— Direction —
Search the data for the word "joints" and copy every line that contains it.

— Data rows —
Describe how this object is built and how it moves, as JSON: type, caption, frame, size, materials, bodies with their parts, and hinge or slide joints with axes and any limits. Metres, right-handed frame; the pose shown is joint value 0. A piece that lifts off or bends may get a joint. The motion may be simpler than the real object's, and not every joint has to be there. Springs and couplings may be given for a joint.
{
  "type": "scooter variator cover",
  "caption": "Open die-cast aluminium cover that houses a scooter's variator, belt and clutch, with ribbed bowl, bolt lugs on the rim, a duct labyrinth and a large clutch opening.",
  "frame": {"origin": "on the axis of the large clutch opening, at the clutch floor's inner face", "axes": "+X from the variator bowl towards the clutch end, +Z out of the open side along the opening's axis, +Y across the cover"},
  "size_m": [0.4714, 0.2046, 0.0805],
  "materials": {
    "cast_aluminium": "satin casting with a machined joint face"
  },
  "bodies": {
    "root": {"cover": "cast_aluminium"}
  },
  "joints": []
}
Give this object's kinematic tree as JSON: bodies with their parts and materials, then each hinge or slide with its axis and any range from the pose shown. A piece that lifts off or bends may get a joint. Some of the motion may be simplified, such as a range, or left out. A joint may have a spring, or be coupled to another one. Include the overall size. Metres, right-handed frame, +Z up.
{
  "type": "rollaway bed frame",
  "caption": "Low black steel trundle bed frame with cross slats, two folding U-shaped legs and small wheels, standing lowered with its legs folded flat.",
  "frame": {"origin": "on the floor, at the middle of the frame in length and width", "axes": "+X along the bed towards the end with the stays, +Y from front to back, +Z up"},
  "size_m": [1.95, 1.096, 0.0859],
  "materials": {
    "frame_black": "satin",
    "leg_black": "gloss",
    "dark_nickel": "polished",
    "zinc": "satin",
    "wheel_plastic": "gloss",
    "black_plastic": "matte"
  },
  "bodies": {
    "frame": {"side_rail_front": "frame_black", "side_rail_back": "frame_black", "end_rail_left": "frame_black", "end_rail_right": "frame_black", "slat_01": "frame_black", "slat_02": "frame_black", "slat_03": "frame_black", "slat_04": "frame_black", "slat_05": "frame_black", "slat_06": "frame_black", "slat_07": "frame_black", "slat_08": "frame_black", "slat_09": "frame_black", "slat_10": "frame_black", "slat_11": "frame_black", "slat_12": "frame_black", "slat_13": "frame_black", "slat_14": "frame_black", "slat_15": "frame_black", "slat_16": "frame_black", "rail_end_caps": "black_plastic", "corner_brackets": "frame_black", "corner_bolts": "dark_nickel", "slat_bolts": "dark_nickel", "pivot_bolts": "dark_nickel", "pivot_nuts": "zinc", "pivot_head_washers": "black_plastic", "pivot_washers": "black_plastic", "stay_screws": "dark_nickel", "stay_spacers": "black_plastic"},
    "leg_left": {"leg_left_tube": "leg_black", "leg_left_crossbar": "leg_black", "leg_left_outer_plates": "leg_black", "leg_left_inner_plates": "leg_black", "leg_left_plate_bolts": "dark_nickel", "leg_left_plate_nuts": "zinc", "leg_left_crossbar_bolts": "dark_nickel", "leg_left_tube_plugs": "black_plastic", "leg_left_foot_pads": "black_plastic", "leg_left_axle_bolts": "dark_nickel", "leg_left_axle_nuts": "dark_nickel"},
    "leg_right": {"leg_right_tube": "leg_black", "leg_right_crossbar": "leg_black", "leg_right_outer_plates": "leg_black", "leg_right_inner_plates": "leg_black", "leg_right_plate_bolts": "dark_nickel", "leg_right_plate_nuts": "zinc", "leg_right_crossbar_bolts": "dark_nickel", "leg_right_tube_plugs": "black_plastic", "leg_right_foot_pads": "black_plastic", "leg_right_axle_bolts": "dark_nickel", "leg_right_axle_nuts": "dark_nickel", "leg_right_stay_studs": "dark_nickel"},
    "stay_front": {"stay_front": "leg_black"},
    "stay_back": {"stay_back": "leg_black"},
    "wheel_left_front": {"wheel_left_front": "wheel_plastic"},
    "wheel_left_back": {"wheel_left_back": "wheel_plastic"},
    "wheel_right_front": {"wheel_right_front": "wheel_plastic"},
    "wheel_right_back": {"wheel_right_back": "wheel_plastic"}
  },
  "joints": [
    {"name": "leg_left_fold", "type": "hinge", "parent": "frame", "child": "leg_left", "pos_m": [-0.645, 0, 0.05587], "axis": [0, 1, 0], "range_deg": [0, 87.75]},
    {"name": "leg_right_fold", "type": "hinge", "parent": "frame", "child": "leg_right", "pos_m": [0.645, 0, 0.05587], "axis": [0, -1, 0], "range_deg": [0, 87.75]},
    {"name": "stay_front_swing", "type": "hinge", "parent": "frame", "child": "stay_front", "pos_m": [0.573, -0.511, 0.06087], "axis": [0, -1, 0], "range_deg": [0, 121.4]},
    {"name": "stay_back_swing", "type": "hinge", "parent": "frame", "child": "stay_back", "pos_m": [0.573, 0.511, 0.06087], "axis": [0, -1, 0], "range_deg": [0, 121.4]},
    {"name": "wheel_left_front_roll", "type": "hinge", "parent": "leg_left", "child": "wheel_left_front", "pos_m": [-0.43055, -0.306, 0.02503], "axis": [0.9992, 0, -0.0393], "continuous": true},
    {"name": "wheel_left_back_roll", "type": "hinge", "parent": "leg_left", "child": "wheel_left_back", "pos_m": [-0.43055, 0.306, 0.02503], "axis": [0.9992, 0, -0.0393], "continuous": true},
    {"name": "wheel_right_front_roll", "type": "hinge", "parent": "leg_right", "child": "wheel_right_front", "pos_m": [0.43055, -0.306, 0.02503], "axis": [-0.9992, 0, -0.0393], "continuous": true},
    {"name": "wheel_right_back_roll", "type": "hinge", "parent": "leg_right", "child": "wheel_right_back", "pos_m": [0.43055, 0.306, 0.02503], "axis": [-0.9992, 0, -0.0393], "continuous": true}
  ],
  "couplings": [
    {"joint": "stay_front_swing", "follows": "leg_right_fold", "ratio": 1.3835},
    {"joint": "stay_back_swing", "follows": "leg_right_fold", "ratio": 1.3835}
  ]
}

— Task output —
Describe how this object is built and how it moves, as JSON: type, caption, frame, size, materials, bodies with their parts, and hinge or slide joints with axes and any limits. Metres, right-handed frame; the pose shown is joint value 0. A piece that lifts off or bends may get a joint. The motion may be simpler than the real object's, and not every joint has to be there. Springs and couplings may be given for a joint.
  "joints": []
  "joints": [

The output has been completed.